A virologista e epidemiologista, docente da Faculdade de Medicina da UFC, Caroline Gurgel, explica que o procedimento para detectar possíveis reinfecções é padrão. O primeiro critério é garantir o armazenamento das amostras do teste de RT-PCR do paciente, pois, só assim é possível comparar o resultado do primeiro com os demais exames.
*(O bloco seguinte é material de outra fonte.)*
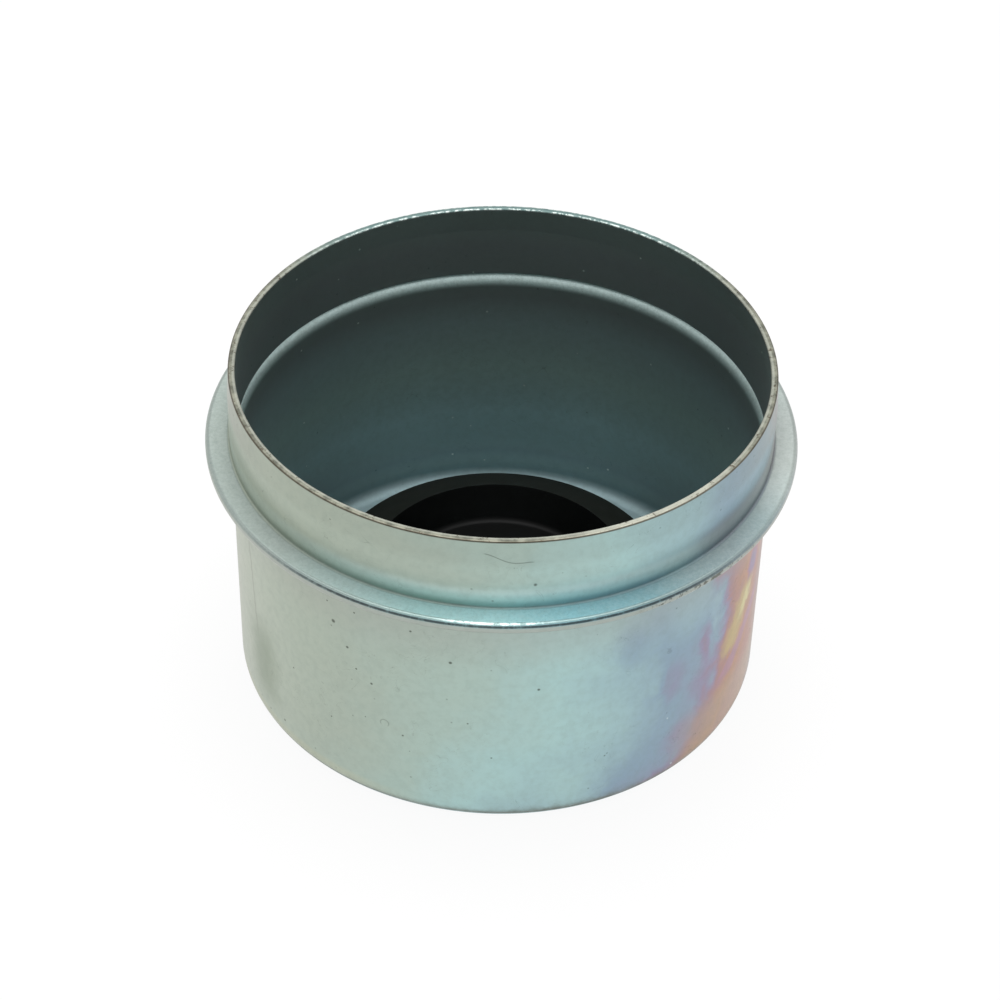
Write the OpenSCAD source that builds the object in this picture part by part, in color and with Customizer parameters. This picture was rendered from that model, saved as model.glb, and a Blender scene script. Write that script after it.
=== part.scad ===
// Drive-in hub grease cap, in millimetres, standing on its closed end with its open end up.
// A drawn steel cup presses into the hub by its collar and stops against a folded flange.
// A rubber plug closes the greasing hole in its stepped end.
// The origin is at the centre of the closed end's outer face, and +Z runs along the axis.

/* [Cup] */
// Height of the cup from its closed end to its rim
cap_h = 34.4; // [28:0.1:50]
// Thickness of the steel sheet
sheet = 0.65; // [0.5:0.05:0.9]
// How much further in the top of the body is than the collar
body_inset = 0.1; // [0:0.05:0.4]
// Draft of the body, measured across its wall from flange to corner
body_draft = 0.12; // [0:0.02:0.5]
// Outer radius of the corner between body and closed end
corner_r = 1.8; // [1.2:0.1:4]

/* [Collar] */
// Outside diameter of the collar's straight land
collar_d = 50.6; // [46:0.1:72]
// Height of the collar from the flange's face to the rim
collar_h = 7.45; // [5:0.05:12]
// Height of the tapered lead-in at the rim
lead_h = 2.6; // [1:0.1:4]
// How far the lead-in draws in at the rim, on the radius
lead_in = 0.15; // [0:0.05:0.5]
// Radius on the two sheared edges of the rim
rim_edge_r = 0.15; // [0.05:0.05:0.2]

/* [Flange] */
// How far the folded flange stands out past the collar
flange_w = 2.25; // [1.6:0.05:5]
// Radius of the bend between collar and flange, in its outside corner
upper_bend_r = 0.2; // [0.1:0.05:0.8]
// How much thinner the press leaves the flange's upper leaf than the sheet
leaf_press = 0.2; // [0:0.05:0.25]
// Radius on both edges of the flange's folded rim
nose_r = 0.45; // [0.2:0.05:0.45]
// Radius of the bend between flange and body, in its outside corner
lower_bend_r = 0.75; // [0.2:0.05:1]
// Depth of the crease left inside the fold, from the collar's inner wall
crease_depth = 0.7; // [0.3:0.05:0.85]
// Radius on the crease's upper lip, where the collar's inner wall ends
lip_r = 0.2; // [0.1:0.05:0.3]

/* [Closed end] */
// Diameter of the stepped-in centre that shelters the plug's head
step_d = 38; // [32:0.5:42]
// How far the centre is stepped in
step_h = 1.7; // [1.2:0.1:3]
// Outer radius of the step's bends
step_r = 0.95; // [0.9:0.05:1.1]
// Diameter of the greasing hole
hole_d = 30; // [24:0.5:31]

/* [Plug] */
// Radial gap round the plug's head, in the stepped-in centre
head_gap = 0.8; // [0.3:0.1:2]
// How far the head's face lies inside the cup's closed end
head_recess = 0.25; // [0.1:0.05:0.6]
// Clearance between the rubber and the steel that it grips
seat_gap = 0.05; // [0.02:0.01:0.1]
// How far the bulb stands out past the hole, on the radius
grip = 1.85; // [1:0.05:2.2]
// Height of the bulb's straight side
bulb_h = 4.75; // [3:0.05:7]
// Height of the sloping crown above the bulb's side
crown_h = 2.1; // [1:0.05:3]
// Thickness of rubber between the neck and the well's floor, on the radius
neck_wall = 4.4; // [3:0.05:6]
// How far the well opens out towards its mouth, on the radius
well_flare = 1.95; // [0.5:0.05:3]
// Depth of the well below the crown
well_depth = 3.1; // [1.5:0.05:5]
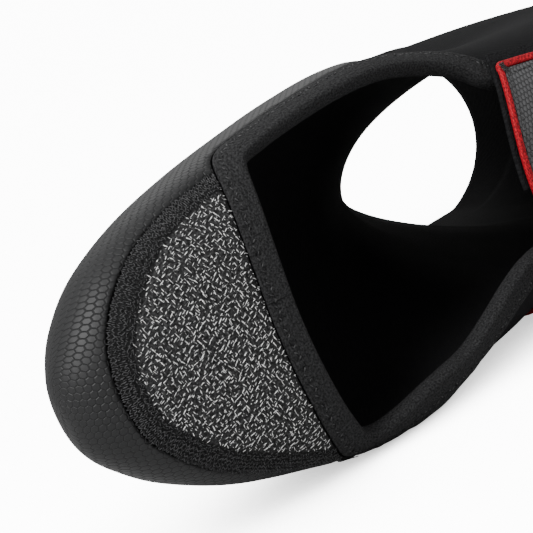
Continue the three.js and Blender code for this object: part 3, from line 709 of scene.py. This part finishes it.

Além disso, o biomédico e virologista Mário Oliveira, reitera: para que seja detectada reinfecção é preciso realizar obrigatoriamente, ao menos, três testes. Pois um pode atestar que há infecção, outro que ela desapareceu e um terceiro apontar a reinfecção.
Testagem
O Laboratório Central de Saúde Pública (Lacen), afirma Caroline, "utiliza protocolo de reconhecimento mundialmente para trabalhar com vírus respiratórios" e essas amostras utilizadas nos testes, geralmente, são refrigeradas e armazenadas a -80ºC e não têm prazo de validade. "Daqui a 20 anos, ainda é possível trabalhar com essas amostras", completa. Isto, garante, em tese, a primeira condição para a análise de casos de reinfecção no Ceará. Mas, o tipo de exame feito pelo paciente também afeta esta possibilidade.
"Para comprovar que há uma reinfecção é preciso ter feito PCR. É a única forma de comprovar de fato que existe material genético naquele organismo. Se você fizer o teste sorológico ele comprova que se tem anticorpos, ou seja, que houve contato com aquele micro-organismo, mas não diz em quanto tempo. No PCR você consegue quantificar, saber a carga viral daquele indivíduo, saber o quanto de vírus ele está carregando no corpo naquele momento", explica.
Não há como detectar reinfecção em quem confirmou por meio de teste rápido um caso de Covid. No Ceará, conforme o IntegraSus, plataforma da Sesa, até a tarde de ontem, dos 633 mil testes realizados, 28% foram de RT-PCR.
Caroline diz que os achados de reinfecção têm relação com a duração da imunidade para o novo coronavírus. Condição para a qual não se tem respostas definitivas. Ela acrescenta que um exemplo de imunidade passageira são os vírus que provocam resfriados comuns: "são vírus que não conferem imunidade duradoura. Você tem um contato com o agente, produz anticorpos, ele tem um tempo limítrofe de atuação e, após isso, fica-se vulnerável para novamente adquirir a infecção".
O biomédico Mário Oliveira ressalta que é preciso mais estudos sobre isso e que, em alguns casos, pode haver resquícios do vírus no organismo e o paciente testar positivo novamente. Por isso, a necessidade do sequenciamento genético. No Ceará, afirma, há profissionais e laboratórios de universidades que fazem o sequenciamento.
Ele reforça que "pode até haver uma reinfecção, mas não significa doença". Um exemplo, diz Mario, é que o ser humano tem mais micro-organismo no corpo do que células e "não necessariamente estamos produzindo doença. Porque muitos deles são comensais e estão no nosso corpo com função específica".